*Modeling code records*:

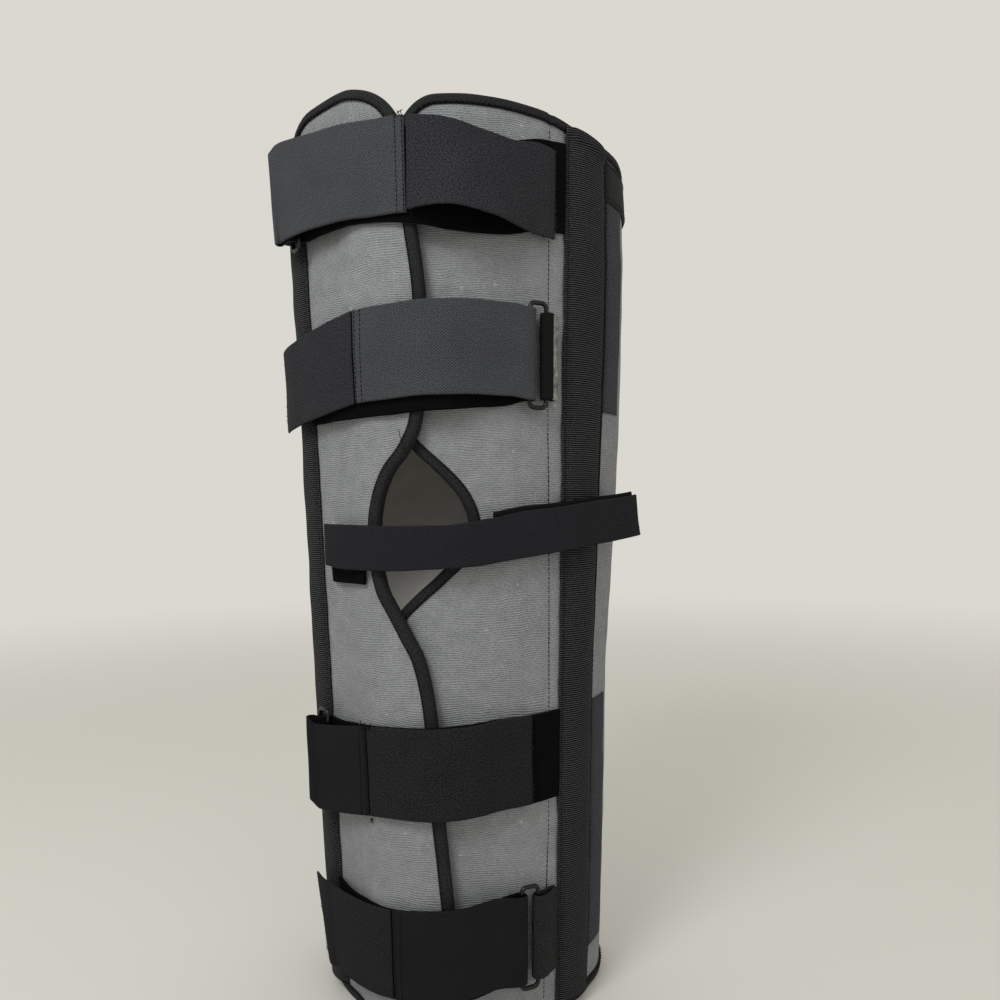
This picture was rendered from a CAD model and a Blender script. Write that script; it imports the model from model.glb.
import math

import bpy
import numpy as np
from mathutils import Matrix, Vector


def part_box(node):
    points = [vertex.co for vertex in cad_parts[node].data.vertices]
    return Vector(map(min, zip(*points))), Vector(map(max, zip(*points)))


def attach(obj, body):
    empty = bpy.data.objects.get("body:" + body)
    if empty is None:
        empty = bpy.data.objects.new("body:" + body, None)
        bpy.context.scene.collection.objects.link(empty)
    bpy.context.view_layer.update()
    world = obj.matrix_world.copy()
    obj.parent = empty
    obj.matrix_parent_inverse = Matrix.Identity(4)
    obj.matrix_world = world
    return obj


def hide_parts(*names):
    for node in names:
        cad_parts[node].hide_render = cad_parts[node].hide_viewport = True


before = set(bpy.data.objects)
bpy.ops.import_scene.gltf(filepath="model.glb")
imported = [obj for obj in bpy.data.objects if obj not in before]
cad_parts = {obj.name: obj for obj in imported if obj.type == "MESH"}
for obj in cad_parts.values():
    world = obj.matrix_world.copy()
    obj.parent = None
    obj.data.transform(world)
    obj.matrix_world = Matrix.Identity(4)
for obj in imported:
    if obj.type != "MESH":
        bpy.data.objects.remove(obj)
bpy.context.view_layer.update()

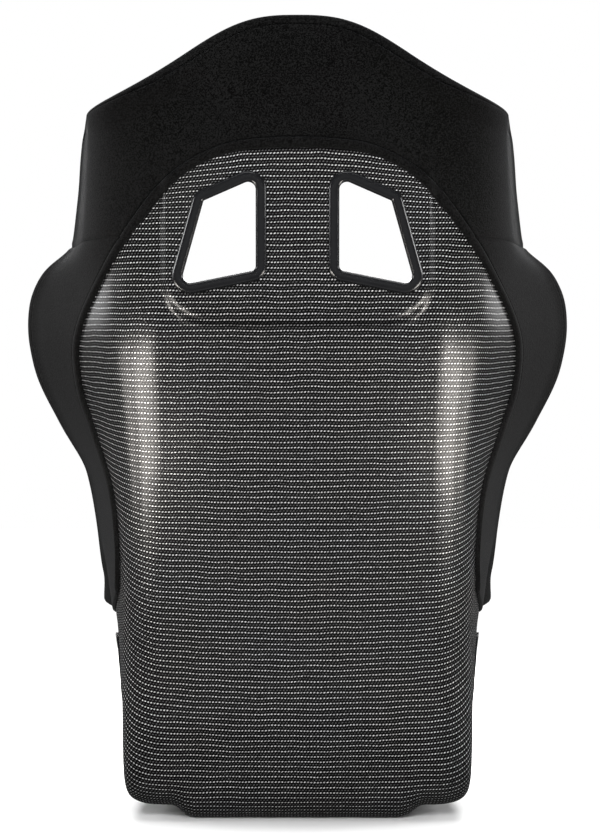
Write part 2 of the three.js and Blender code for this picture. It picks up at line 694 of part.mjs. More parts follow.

*Stated exercise*: Copy all the records above exactly, missing none.

*Answer for this exercise*:
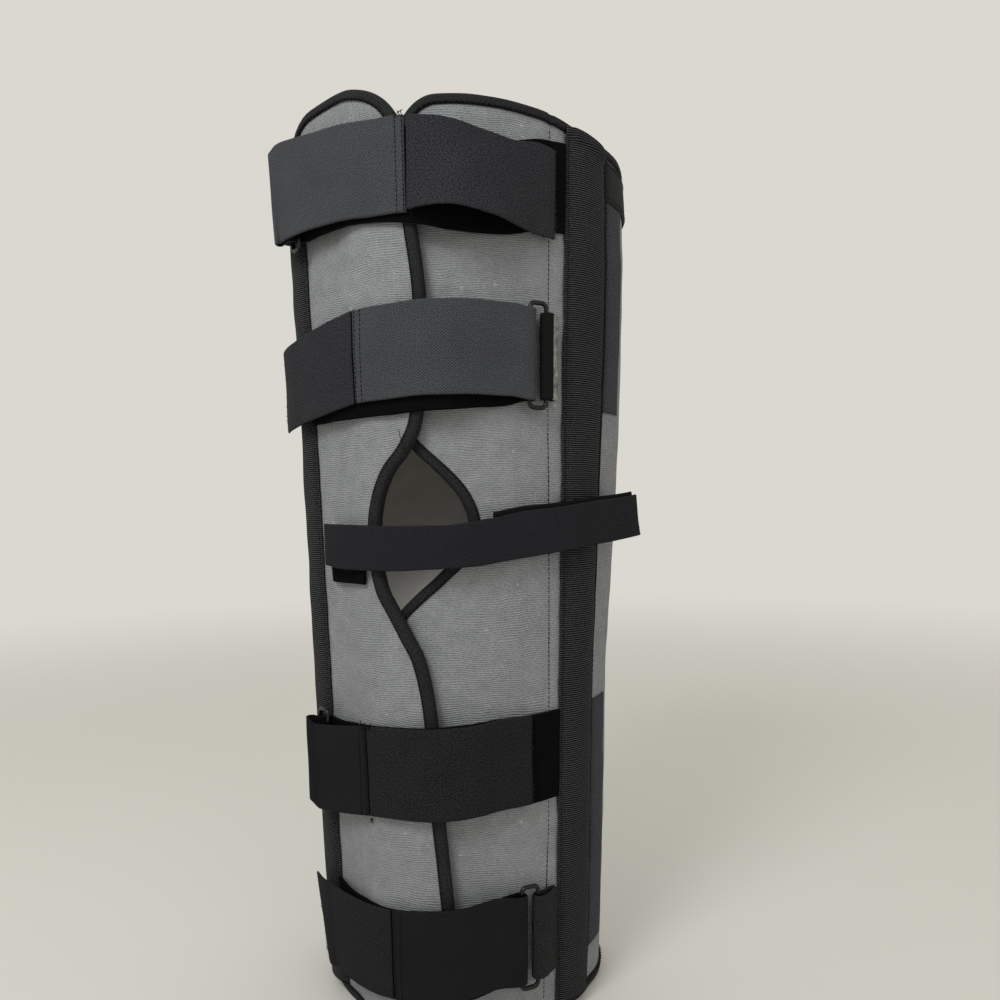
This picture was rendered from a CAD model and a Blender script. Write that script; it imports the model from model.glb.
import math

import bpy
import numpy as np
from mathutils import Matrix, Vector


def part_box(node):
    points = [vertex.co for vertex in cad_parts[node].data.vertices]
    return Vector(map(min, zip(*points))), Vector(map(max, zip(*points)))


def attach(obj, body):
    empty = bpy.data.objects.get("body:" + body)
    if empty is None:
        empty = bpy.data.objects.new("body:" + body, None)
        bpy.context.scene.collection.objects.link(empty)
    bpy.context.view_layer.update()
    world = obj.matrix_world.copy()
    obj.parent = empty
    obj.matrix_parent_inverse = Matrix.Identity(4)
    obj.matrix_world = world
    return obj


def hide_parts(*names):
    for node in names:
        cad_parts[node].hide_render = cad_parts[node].hide_viewport = True


before = set(bpy.data.objects)
bpy.ops.import_scene.gltf(filepath="model.glb")
imported = [obj for obj in bpy.data.objects if obj not in before]
cad_parts = {obj.name: obj for obj in imported if obj.type == "MESH"}
for obj in cad_parts.values():
    world = obj.matrix_world.copy()
    obj.parent = None
    obj.data.transform(world)
    obj.matrix_world = Matrix.Identity(4)
for obj in imported:
    if obj.type != "MESH":
        bpy.data.objects.remove(obj)
bpy.context.view_layer.update()

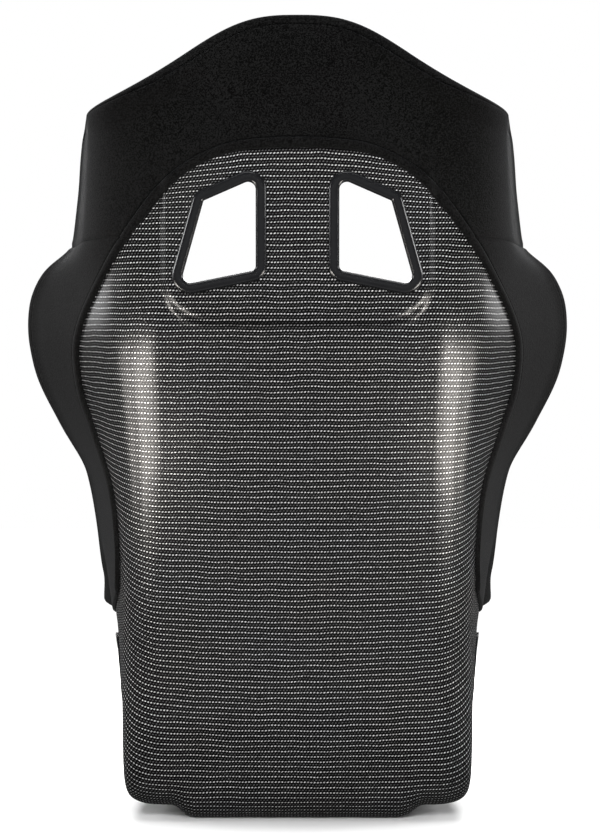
Write part 2 of the three.js and Blender code for this picture. It picks up at line 694 of part.mjs. More parts follow.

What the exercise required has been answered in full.